Kinetic Theory and Simulation of Magnetic Reconnection in Force-Free Current Layers

While many studies of reconnection have focused on the Harris sheet equilibrium, which is relevant to Earth's magnetosphere, there has been growing interest in force-free current sheets, which are thought to be more relevant in low-$\beta$ regimes such as the solar corona. One important first step is to understand the evolution of tearing modes, which give rise to magnetic flux ropes in large 3D systems. It has been shown that flux rope generation and subsequent interaction can lead to the development of turbulence\footnote{Daughton et al, Nature Physics {\bf 7}, 539, 2011} which may also affect the acceleration of energetic particles.
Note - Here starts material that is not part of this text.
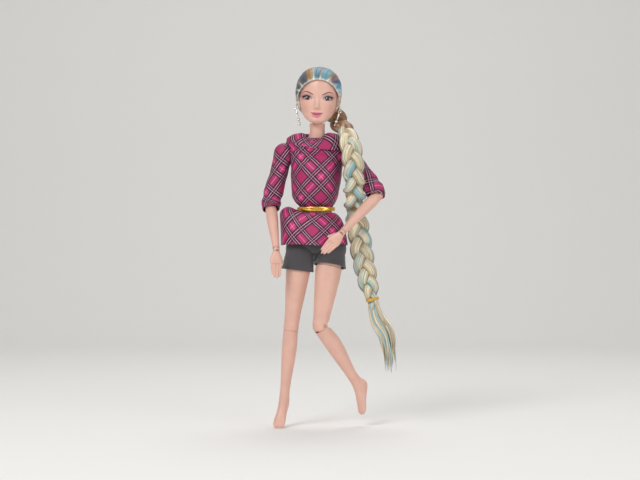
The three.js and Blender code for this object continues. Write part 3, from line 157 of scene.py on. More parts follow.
def joint_frame(carrier: Matrix, place: Sequence[float], axis: str, degrees: float = 0) -> Matrix:
    """The frame of a joint inside its carrier's frame.

    Args:
        carrier: The frame that the joint sits in.
        place: The joint's place in that frame.
        axis: The axis that it turns about.
        degrees: How far it is turned at rest.

    Returns:
        The joint's frame in the doll's frame.
    """
    turn = Matrix.Rotation(math.radians(degrees), 4, axis)
    return carrier @ Matrix.Translation(place) @ turn


@dataclass(frozen=True)
class ArmFrames:
    """The frames of one arm's joints."""

    raised: Matrix
    swivel: Matrix
    bend: Matrix
    turn: Matrix
    tilt: Matrix

    @classmethod
    def of(cls, side: Side) -> "ArmFrames":
        """Works out the frames of the arm on that side.

        Args:
            side: The side that it is on.

        Returns:
            The frames of its joints.
        """
        pose = ARM_POSES[side]
        place = (side.value * SHOULDER_SPREAD, 0, SHOULDER_HEIGHT)
        swing = joint_frame(Matrix(), place, "X", pose.swing)
        raised = joint_frame(swing, (0, 0, 0), "Y", pose.raised)
        swivel = joint_frame(raised, (0, 0, -UPPER_ARM), "Z", pose.swivel)
        bend = joint_frame(swivel, (0, 0, 0), "X", pose.bend)
        turn = joint_frame(bend, (0, 0, -FOREARM), "Z", pose.turn)
        tilt = joint_frame(turn, (0, 0, 0), "X", pose.tilt)
        return cls(raised, swivel, bend, turn, tilt)


@dataclass(frozen=True)
class LegFrames:
    """The frames of one leg's joints."""

    spread: Matrix
    twist: Matrix
    bend: Matrix

    @classmethod
    def of(cls, side: Side) -> "LegFrames":
        """Works out the frames of the leg on that side.

        Args:
            side: The side that it is on.

        Returns:
            The frames of its joints.
        """
        pose = LEG_POSES[side]
        place = (side.value * HIP_SPREAD, 0, -HIP_DROP)
        swing = joint_frame(Matrix(), place, "X", pose.swing)
        spread = joint_frame(swing, (0, 0, 0), "Y", pose.spread)
        twist = joint_frame(spread, (0, 0, 0), "Z", pose.twist)
        bend = joint_frame(twist, (0, 0, -THIGH), "X", pose.bend)
        return cls(spread, twist, bend)


def head_frame() -> Matrix:
    """The frame of the head, at the middle of the neck's ball."""
    return joint_frame(Matrix(), (NECK_LEAN, 0, NECK_TOP + KNOB_RISE), "Y", HEAD_TILT)


def bell(value: np.ndarray | float, width: float) -> np.ndarray:
    """A soft bump of height one round zero."""
    return np.exp(-((np.asarray(value) / width) ** 2))


def ease(low: float, high: float, value: np.ndarray | float) -> np.ndarray:
    """A smooth step from 0 at low to 1 at high."""
    share = np.clip((np.asarray(value, float) - low) / (high - low), 0, 1)
    return share * share * (3 - 2 * share)


class Table:
    """Rows of [place, values], read at any place on a smooth curve through them."""

    def __init__(self, rows: Sequence[Sequence[float]]) -> None:
        """Keeps the rows.

        Args:
            rows: Each row's place and then its values, in rising order.
        """
        data = np.array(rows, float)
        self.places, self.values = data[:, 0], data[:, 1:]

    def __call__(self, where: np.ndarray | float) -> np.ndarray:
        """Reads the table.

        Args:
            where: One place or an array of places.

        Returns:
            The values there, with one row for each place.
        """
        places, values = self.places, self.values
        t = np.atleast_1d(np.asarray(where, float))
        last = len(places) - 2
        i = np.clip(np.searchsorted(places, t, side="right") - 1, 0, last)
        t0, t1 = places[i], places[i + 1]
        before = np.where(i > 0, i - 1, i + 1)
        after = np.where(i < last, i + 2, i)
        half = (t1 - t0) / 2
        w_before = half / np.where(i > 0, t0 - places[before], t0 - t1)
        w_after = half / np.where(i < last, places[after] - t1, t0 - t1)
        p = np.clip((t - t0) / (t1 - t0), 0, 1)
        p2, p3 = p * p, p**3
        parts = (
            -w_before * p3 + 2 * w_before * p2 - w_before * p,
            (1 + w_before) * p3 + (-1.5 - 2 * w_before) * p2 + (w_before - 0.5) * p + 1,
            (-1 - w_after) * p3 + (1.5 + w_after) * p2 + 0.5 * p,
            w_after * p3 - w_after * p2,
        )
        rows = (values[before], values[i], values[i + 1], values[after])
        return sum(part[:, None] * row for part, row in zip(parts, rows))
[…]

Here, we describe the linear kinetic analysis of the tearing mode for the force-free configuration. We have verified the linear mode properties using 2D and 3D full particle simulations. In contrast to previous Harris sheet results,\footnote{Ibid.} the tearing instability in a force-free current layer is unstable over a wide range of oblique angles. This suggests that force-free current sheets may be even more susceptible to the generation of 3D turbulence in large systems. We will discuss the implications of this effect on the structure of the reconnection layers as well as associated particle acceleration. Heating efficiency in 2D and 3D will be compared.